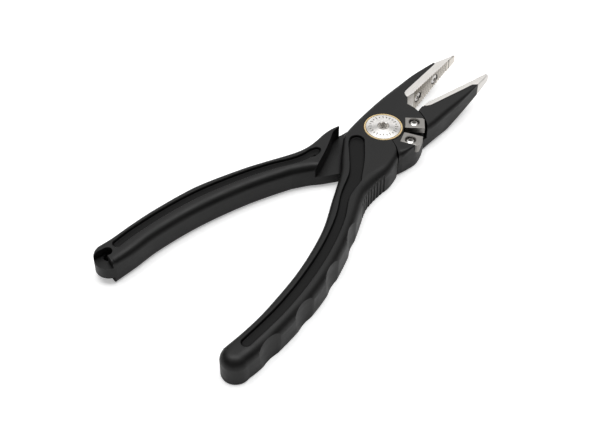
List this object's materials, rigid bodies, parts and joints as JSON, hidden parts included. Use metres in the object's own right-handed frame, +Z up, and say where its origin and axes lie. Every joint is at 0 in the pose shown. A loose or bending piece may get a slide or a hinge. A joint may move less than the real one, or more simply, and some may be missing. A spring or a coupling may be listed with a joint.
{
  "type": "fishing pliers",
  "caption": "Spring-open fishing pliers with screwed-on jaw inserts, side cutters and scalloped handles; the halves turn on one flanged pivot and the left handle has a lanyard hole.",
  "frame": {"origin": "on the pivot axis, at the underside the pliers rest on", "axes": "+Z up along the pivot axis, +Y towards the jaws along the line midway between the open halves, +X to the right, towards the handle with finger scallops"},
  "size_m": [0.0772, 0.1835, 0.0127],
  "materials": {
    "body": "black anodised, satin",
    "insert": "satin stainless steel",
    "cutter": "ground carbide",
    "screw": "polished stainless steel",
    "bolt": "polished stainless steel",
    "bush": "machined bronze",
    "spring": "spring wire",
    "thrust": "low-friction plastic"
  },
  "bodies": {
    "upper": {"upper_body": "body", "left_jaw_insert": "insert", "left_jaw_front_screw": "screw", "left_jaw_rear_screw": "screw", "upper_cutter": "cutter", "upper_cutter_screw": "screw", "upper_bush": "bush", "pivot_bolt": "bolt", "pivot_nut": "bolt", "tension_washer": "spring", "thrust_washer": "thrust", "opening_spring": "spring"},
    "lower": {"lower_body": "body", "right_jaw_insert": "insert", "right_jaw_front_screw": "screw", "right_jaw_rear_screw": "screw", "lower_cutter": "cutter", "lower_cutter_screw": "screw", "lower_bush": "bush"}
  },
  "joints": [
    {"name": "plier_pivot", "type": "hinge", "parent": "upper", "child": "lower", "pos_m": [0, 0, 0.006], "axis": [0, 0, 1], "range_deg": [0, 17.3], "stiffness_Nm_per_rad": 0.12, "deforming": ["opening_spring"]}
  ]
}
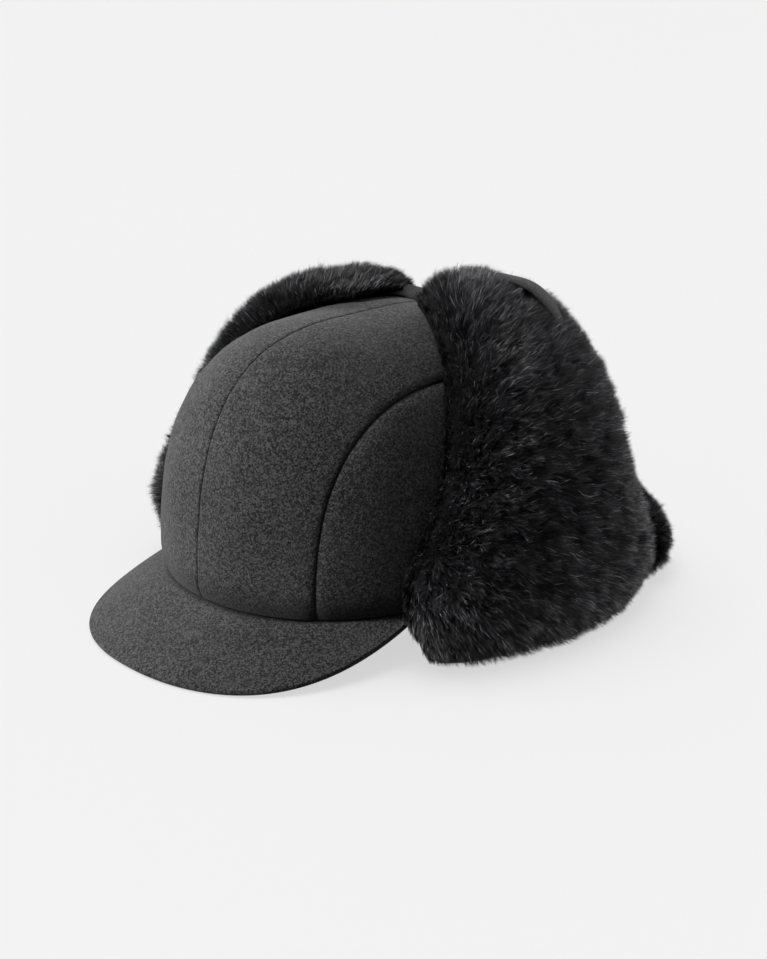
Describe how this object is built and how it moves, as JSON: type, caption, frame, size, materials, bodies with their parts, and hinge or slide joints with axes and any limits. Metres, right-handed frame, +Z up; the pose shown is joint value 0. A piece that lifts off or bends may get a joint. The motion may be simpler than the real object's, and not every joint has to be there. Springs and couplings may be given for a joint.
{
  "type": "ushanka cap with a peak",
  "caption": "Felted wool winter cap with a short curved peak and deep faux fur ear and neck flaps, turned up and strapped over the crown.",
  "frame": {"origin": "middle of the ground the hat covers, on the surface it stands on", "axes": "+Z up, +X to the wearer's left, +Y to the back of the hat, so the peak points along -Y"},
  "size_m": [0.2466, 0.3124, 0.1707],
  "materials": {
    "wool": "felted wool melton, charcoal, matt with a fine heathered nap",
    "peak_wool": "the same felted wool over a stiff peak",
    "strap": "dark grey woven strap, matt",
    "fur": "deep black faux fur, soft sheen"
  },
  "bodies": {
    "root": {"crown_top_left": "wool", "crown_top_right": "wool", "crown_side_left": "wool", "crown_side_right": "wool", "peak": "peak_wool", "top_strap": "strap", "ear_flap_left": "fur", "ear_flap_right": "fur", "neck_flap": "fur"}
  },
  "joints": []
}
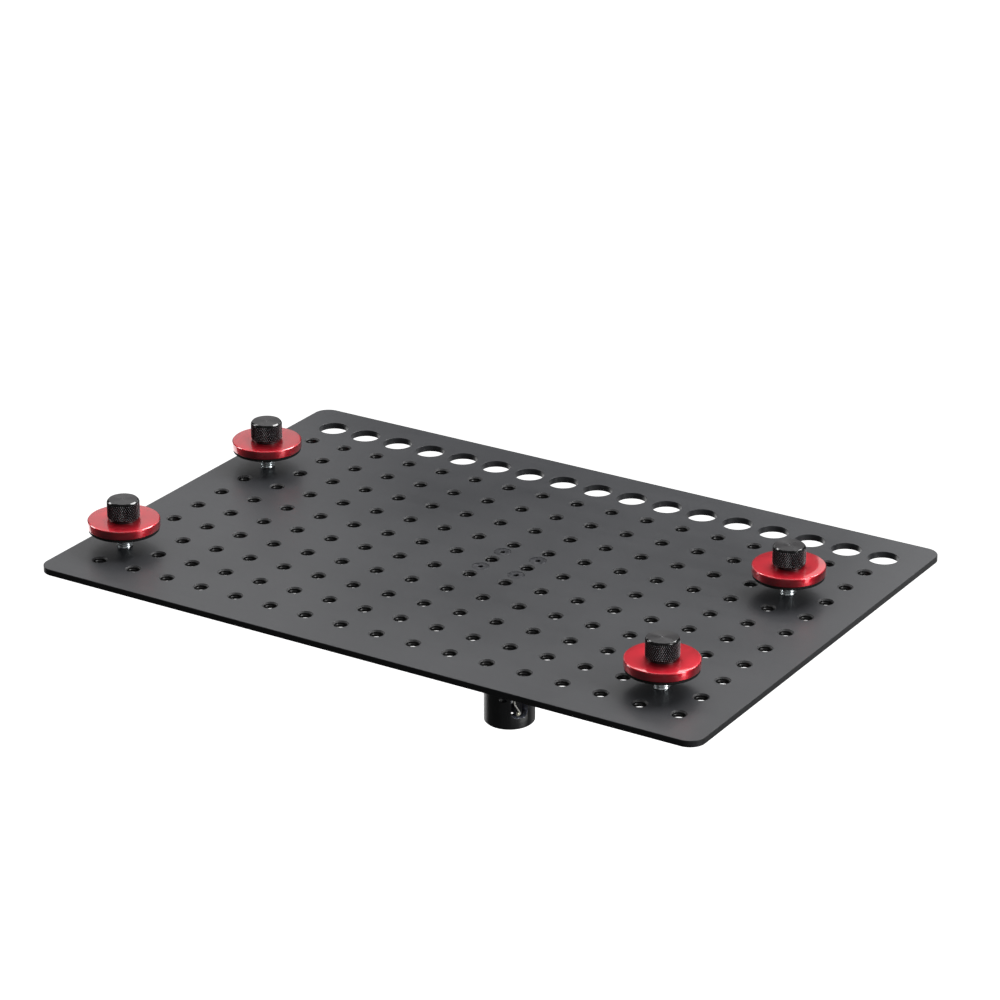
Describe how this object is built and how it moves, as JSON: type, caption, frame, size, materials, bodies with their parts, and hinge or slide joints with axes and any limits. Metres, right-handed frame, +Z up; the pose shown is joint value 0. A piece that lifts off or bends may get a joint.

WHAT TO PRODUCE:
Using the material above, print every entry exactly as written.

ANSWER TO THE EXERCISE:
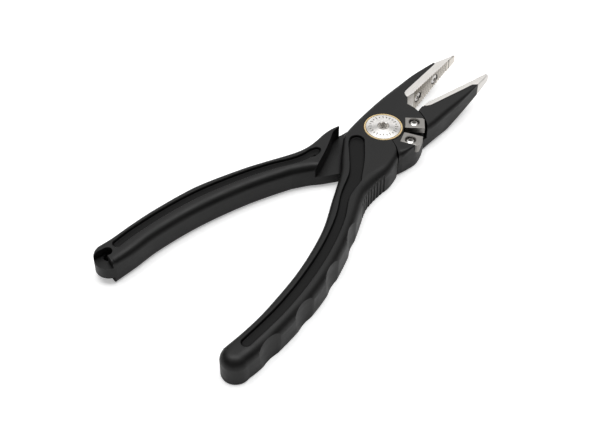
List this object's materials, rigid bodies, parts and joints as JSON, hidden parts included. Use metres in the object's own right-handed frame, +Z up, and say where its origin and axes lie. Every joint is at 0 in the pose shown. A loose or bending piece may get a slide or a hinge. A joint may move less than the real one, or more simply, and some may be missing. A spring or a coupling may be listed with a joint.
{
  "type": "fishing pliers",
  "caption": "Spring-open fishing pliers with screwed-on jaw inserts, side cutters and scalloped handles; the halves turn on one flanged pivot and the left handle has a lanyard hole.",
  "frame": {"origin": "on the pivot axis, at the underside the pliers rest on", "axes": "+Z up along the pivot axis, +Y towards the jaws along the line midway between the open halves, +X to the right, towards the handle with finger scallops"},
  "size_m": [0.0772, 0.1835, 0.0127],
  "materials": {
    "body": "black anodised, satin",
    "insert": "satin stainless steel",
    "cutter": "ground carbide",
    "screw": "polished stainless steel",
    "bolt": "polished stainless steel",
    "bush": "machined bronze",
    "spring": "spring wire",
    "thrust": "low-friction plastic"
  },
  "bodies": {
    "upper": {"upper_body": "body", "left_jaw_insert": "insert", "left_jaw_front_screw": "screw", "left_jaw_rear_screw": "screw", "upper_cutter": "cutter", "upper_cutter_screw": "screw", "upper_bush": "bush", "pivot_bolt": "bolt", "pivot_nut": "bolt", "tension_washer": "spring", "thrust_washer": "thrust", "opening_spring": "spring"},
    "lower": {"lower_body": "body", "right_jaw_insert": "insert", "right_jaw_front_screw": "screw", "right_jaw_rear_screw": "screw", "lower_cutter": "cutter", "lower_cutter_screw": "screw", "lower_bush": "bush"}
  },
  "joints": [
    {"name": "plier_pivot", "type": "hinge", "parent": "upper", "child": "lower", "pos_m": [0, 0, 0.006], "axis": [0, 0, 1], "range_deg": [0, 17.3], "stiffness_Nm_per_rad": 0.12, "deforming": ["opening_spring"]}
  ]
}
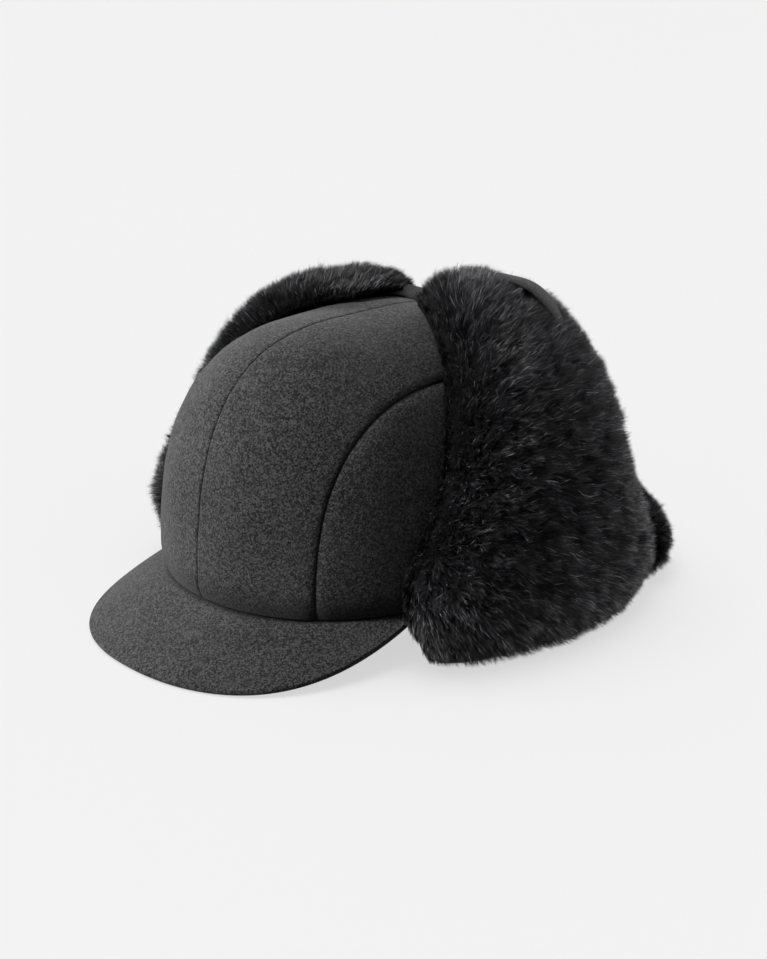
Describe how this object is built and how it moves, as JSON: type, caption, frame, size, materials, bodies with their parts, and hinge or slide joints with axes and any limits. Metres, right-handed frame, +Z up; the pose shown is joint value 0. A piece that lifts off or bends may get a joint. The motion may be simpler than the real object's, and not every joint has to be there. Springs and couplings may be given for a joint.
{
  "type": "ushanka cap with a peak",
  "caption": "Felted wool winter cap with a short curved peak and deep faux fur ear and neck flaps, turned up and strapped over the crown.",
  "frame": {"origin": "middle of the ground the hat covers, on the surface it stands on", "axes": "+Z up, +X to the wearer's left, +Y to the back of the hat, so the peak points along -Y"},
  "size_m": [0.2466, 0.3124, 0.1707],
  "materials": {
    "wool": "felted wool melton, charcoal, matt with a fine heathered nap",
    "peak_wool": "the same felted wool over a stiff peak",
    "strap": "dark grey woven strap, matt",
    "fur": "deep black faux fur, soft sheen"
  },
  "bodies": {
    "root": {"crown_top_left": "wool", "crown_top_right": "wool", "crown_side_left": "wool", "crown_side_right": "wool", "peak": "peak_wool", "top_strap": "strap", "ear_flap_left": "fur", "ear_flap_right": "fur", "neck_flap": "fur"}
  },
  "joints": []
}
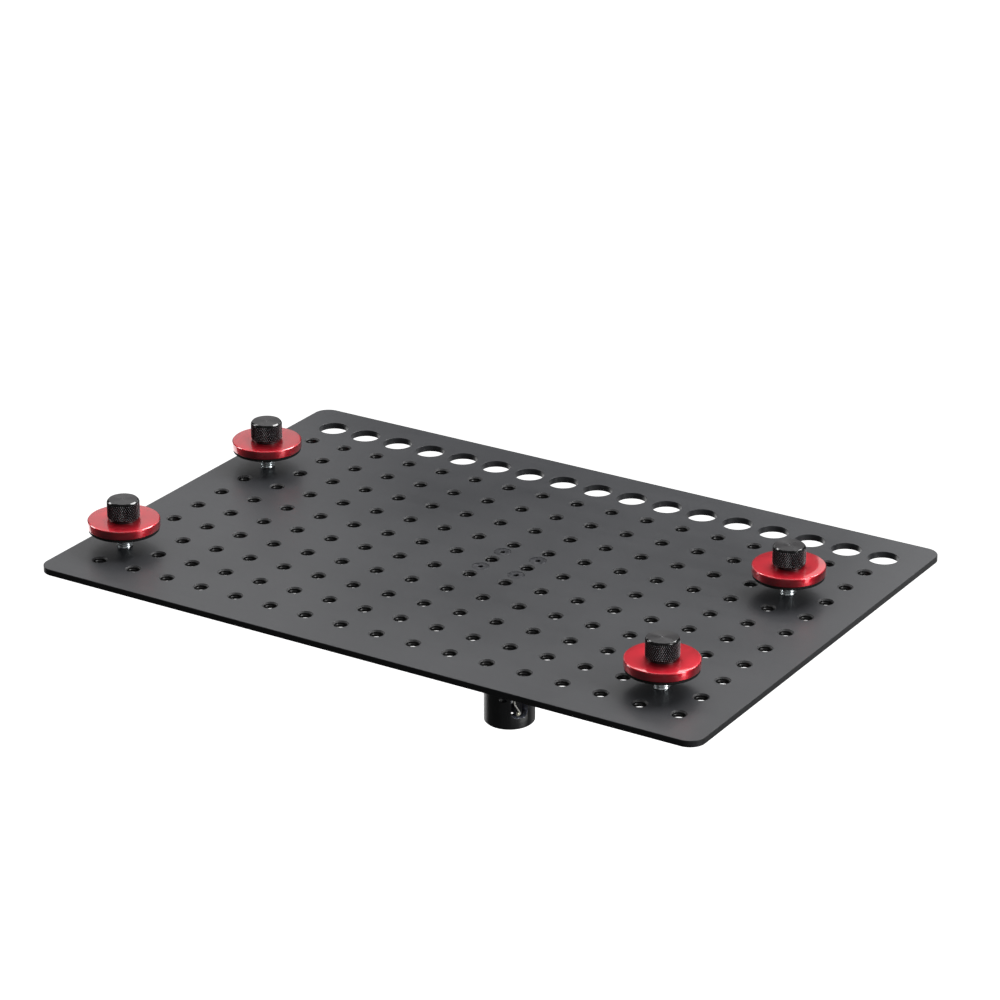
Describe how this object is built and how it moves, as JSON: type, caption, frame, size, materials, bodies with their parts, and hinge or slide joints with axes and any limits. Metres, right-handed frame, +Z up; the pose shown is joint value 0. A piece that lifts off or bends may get a joint.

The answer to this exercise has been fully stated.